I think there is some easily corrected confusion here. If your demand averages 7 kWh/day throughout the year, and you have a (reasonable) average of 4 hours of sun/day, then a (fairly normal) 250W panel would produce 1 kWh (4hours x 250 Watts = 1000 Wh, or 1 kWh) per day. 

Every home is different on usage.  Your neighbor could have electric hot water, electric range, electric stove, 3 kids, etc.  His usage might be three times yours, thus three times the number of panels. 

As far as payback goes, if you are producing 8 kWh/day for 365 days/year, that is 2,920 kWh/year.  To pay back a $4900 (net) system in 7 years, your electricity would have to cost 24 cents/kWh (2920 kWh/year * 7 years = 20,440 kWh, $4900/20,440 kWh = 0.239 $/kWh).  I don't know what retail electric rates are in CT now or during the summer, but an average of 20 cents (or more) per kWh wouldn't surprise me one bit. 

As far as reliability goes, while your solar panels (if they are not cheap Chinese made junk - my opinion) may last 25 year, the inverter most certainly will not.  Expect to have to replace this every 10 years or so.  Anything beyond that is a bonus.

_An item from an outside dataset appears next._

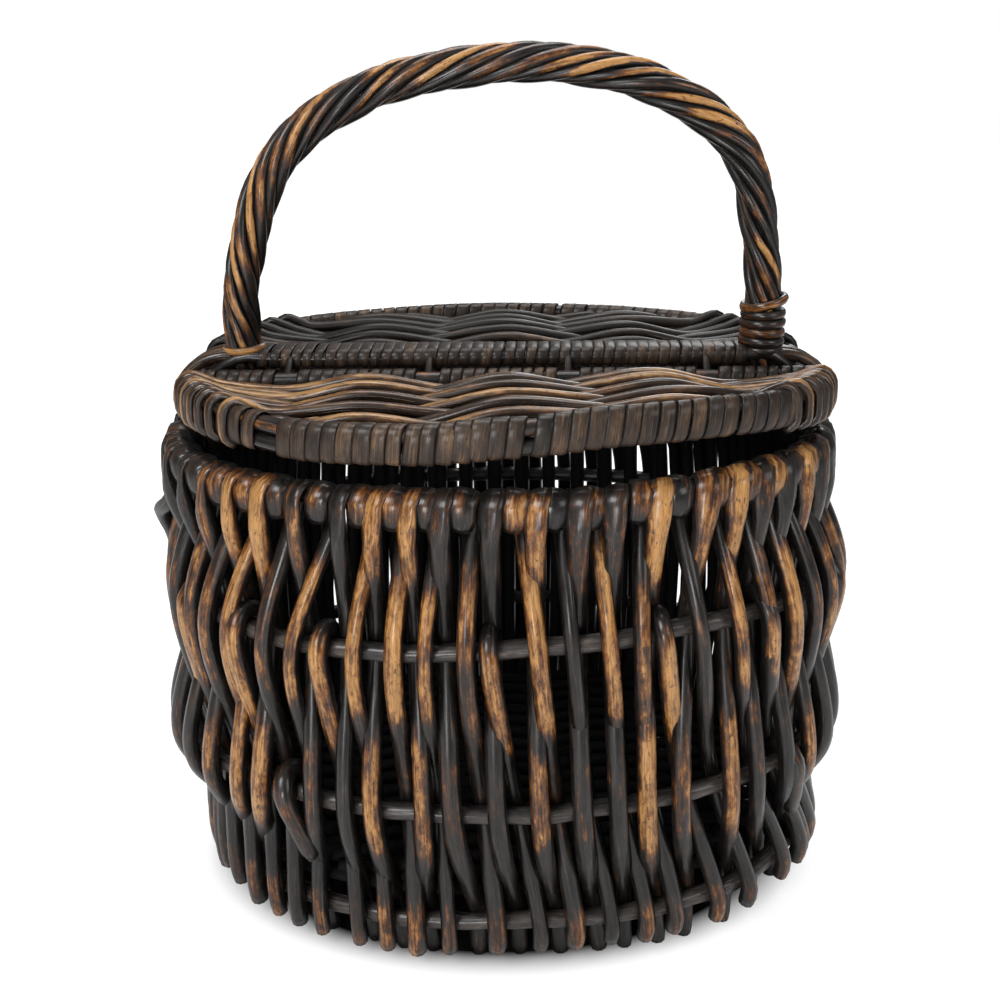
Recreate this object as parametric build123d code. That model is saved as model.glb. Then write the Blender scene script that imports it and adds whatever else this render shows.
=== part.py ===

I'm with jebatty on payback.  Do this because you want to invest in power price certainty, or because you think it is the right thing to do. I wouldn't make the call based on whether it was 7, 10, 12, etc. years of payback.  It will most certainly be <15 year payback, for what it is worth.


----------



## Where2 (Mar 23, 2014)

I can tell you right now, you're not going to get 1kWh out of each of those 8 panels every day, especially not in winter. You might get it 5 months of the year, if you're lucky and have 0 shading problems. It would be worth your time to go talk to your neighbor with the panels. See if you can get specs, and real world data.

My experience is with my own 20 panel, 4.4kW(DC) system in the "Sunshine State" at roughly 26.8°N. My sunshine cuts through a lot less atmosphere than it does to reach central NH.

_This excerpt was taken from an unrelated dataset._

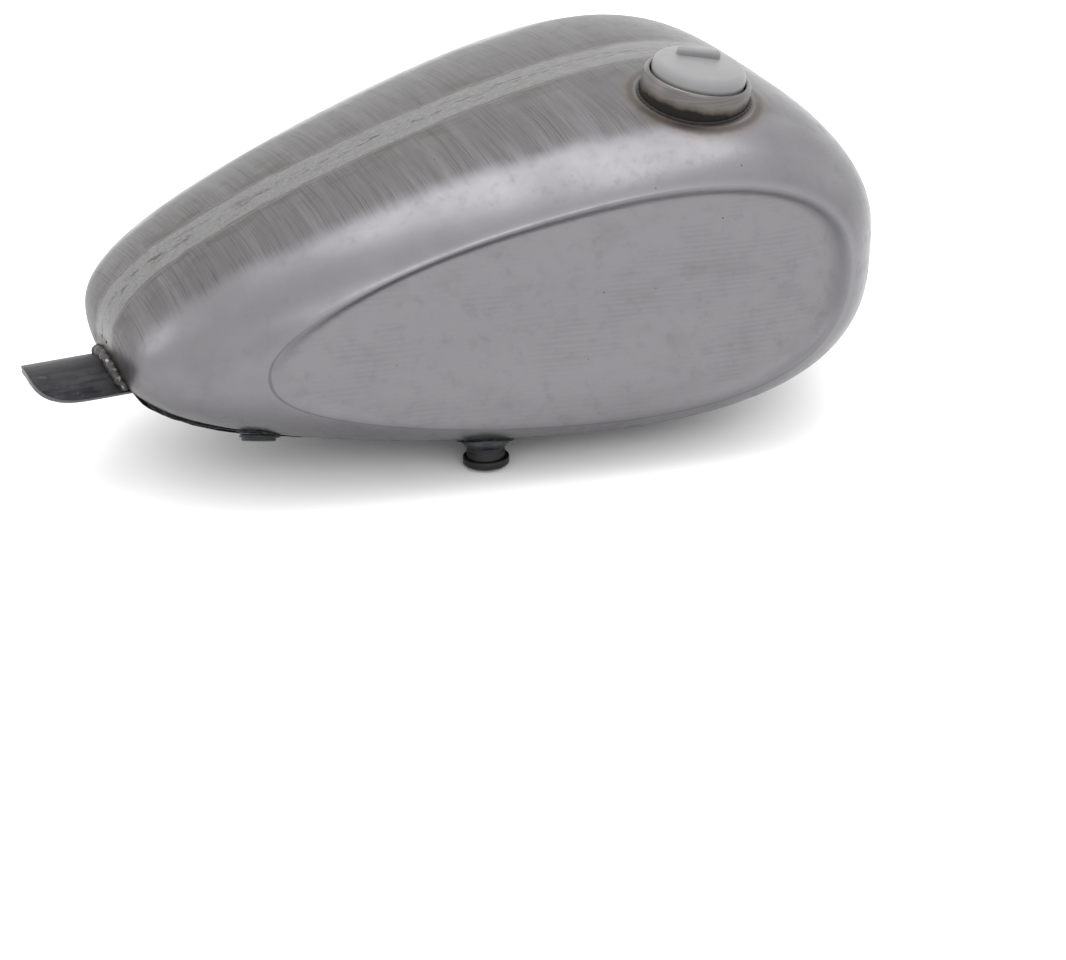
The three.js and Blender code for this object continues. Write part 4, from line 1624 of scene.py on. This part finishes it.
@dataclass
class Studio:
    """Pale floor, soft lights and the camera."""

    eye: tuple[float, float, float] = (-0.6023, -1.34, 0.74065)
    right: tuple[float, float, float] = (0.904415, -0.426209, 0.019503)
    down: tuple[float, float, float] = (-0.186993, -0.437058, -0.879781)
    forward: tuple[float, float, float] = (0.383494, 0.79204, -0.47498)
    focal_pixels: float = 2743.45
    frame_width: float = 1066.0
    sensor: float = 36.0

    def build(self) -> None:
        """Build the floor, the lights, the sky and the camera."""
        self._camera()
        self._floor()
        self._lights()
        self._sky()

    def _camera(self) -> None:
        """Place the camera."""
        data = bpy.data.cameras.new("camera")
        data.sensor_width = self.sensor
        data.lens = self.sensor * self.focal_pixels / self.frame_width
        data.clip_start = 0.05
        camera = bpy.data.objects.new("camera", data)
        bpy.context.scene.collection.objects.link(camera)
        columns = (Vector(self.right), -Vector(self.down), -Vector(self.forward))
        turn = Matrix((columns[0], columns[1], columns[2])).transposed().to_4x4()
        camera.matrix_world = Matrix.Translation(self.eye) @ turn
        bpy.context.scene.camera = camera

    def _floor(self) -> None:
        """Lay the pale floor."""
        bm = bmesh.new()
        bmesh.ops.create_grid(bm, x_segments=1, y_segments=1, size=6.0)
        mesh = bpy.data.meshes.new("floor")
        bm.to_mesh(mesh)
        bm.free()
        floor = bpy.data.objects.new("floor", mesh)
        bpy.context.scene.collection.objects.link(floor)
        material = bpy.data.materials.new("pale_floor")
        material.use_nodes = True
        shader = material.node_tree.nodes["Principled BSDF"]
        shader.inputs["Base Color"].default_value = (0.87, 0.87, 0.875, 1.0)
        shader.inputs["Roughness"].default_value = 0.8
        shader.inputs["Specular IOR Level"].default_value = 0.1
        mesh.materials.append(material)

    def _lights(self) -> None:
        """Hang the soft boxes."""
        self._box("overhead", (0.15, 0.1, 1.9), (0, 0, 0.1), (1.7, 1.1), 13)
        self._box("key", (-0.5, -2.0, 1.7), (0, 0, 0.1), (1.3, 0.7), 6)
        self._box("rear_side", (-2.0, 0.6, 1.1), (0, 0, 0.1), (1.0, 1.4), 7)
        self._box("front_side", (2.1, -0.4, 1.2), (0, 0, 0.1), (1.0, 1.4), 2)

    def _box(
        self,
        name: str,
        place: tuple[float, float, float],
        target: tuple[float, float, float],
        size: tuple[float, float],
        watts: float,
    ) -> None:
        """Hang one soft box.

        Args:
            name: The light's name.
            place: Where it hangs.
            target: Where it points.
            size: Its width and height.
            watts: Its power.
        """
        data = bpy.data.lights.new(name, "AREA")
        data.shape = "RECTANGLE"
        data.size, data.size_y = size
        data.energy = watts
        light = bpy.data.objects.new(name, data)
        bpy.context.scene.collection.objects.link(light)
        direction = Vector(target) - Vector(place)
        turn = direction.to_track_quat("-Z", "Y").to_matrix().to_4x4()
        light.matrix_world = Matrix.Translation(place) @ turn

    def _sky(self) -> None:
        """Light the room evenly."""
        world = bpy.data.worlds.new("studio")
        world.use_nodes = True
        background = world.node_tree.nodes["Background"]
        background.inputs["Color"].default_value = (1.0, 1.0, 1.0, 1.0)
        background.inputs["Strength"].default_value = 1.8
        bpy.context.scene.world = world
        bpy.context.scene.view_settings.view_transform = "Standard"


def main() -> None:
    """Build the whole scene."""
    logging.basicConfig(level=logging.INFO, format="%(name)s %(message)s")
    finishes = Finishes()
    Shells(finishes).build()
    Tunnel(finishes).build()
    Saddle("rear", -46, 103, 36, 3.5).build(finishes)
    Saddle("front", 485, 414, 20, 2.4).build(finishes)
    FillerNeck(finishes).build()
    FuelOutlet(finishes).build()
    for side in Side:
        Crossover(finishes, side).build()
    Studio().build()


if __name__ == "__main__":
    main()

Here's where I go to mine data for my friends when they ask me what solar would do on their home:

Look around the map here:
https://enlighten.enphaseenergy.com/public_systems
After you zoom in, click on one of the little orange E cartoon bubbles. Some of them will bring up systems on the right side of the screen with links that can be followed to review the actual system data.

You may wish to look at these systems for reasonable example sake:
https://enlighten.enphaseenergy.com/pv/public_systems/Dh5Z20778/grid/months
https://enlighten.enphaseenergy.com/pv/public_systems/xRcD16574/grid/months

Given that both of these example systems were installed in 2011, we can make some basic assumptions: these are not current cutting edge systems, a modern panel + inverter might generate ~5-20% more energy per day than these do. (However, these example systems may actually have been SolarWorld 240 mono panels with Enphase M215 inverters which would put out very close to what a modern 250W panel would). Take any system's output data (in kWh), divide it by the number of panels listed for the system (or # micro-inverters listed), and multiply the result by 8 for your proposed system. For broad brush strokes, look at the monthly data. Compare that monthly kWh # you computed to some of your energy bills over the last few years.

From what I see, 8 panels might cut it in the summer months, but not the cold half of the NH year.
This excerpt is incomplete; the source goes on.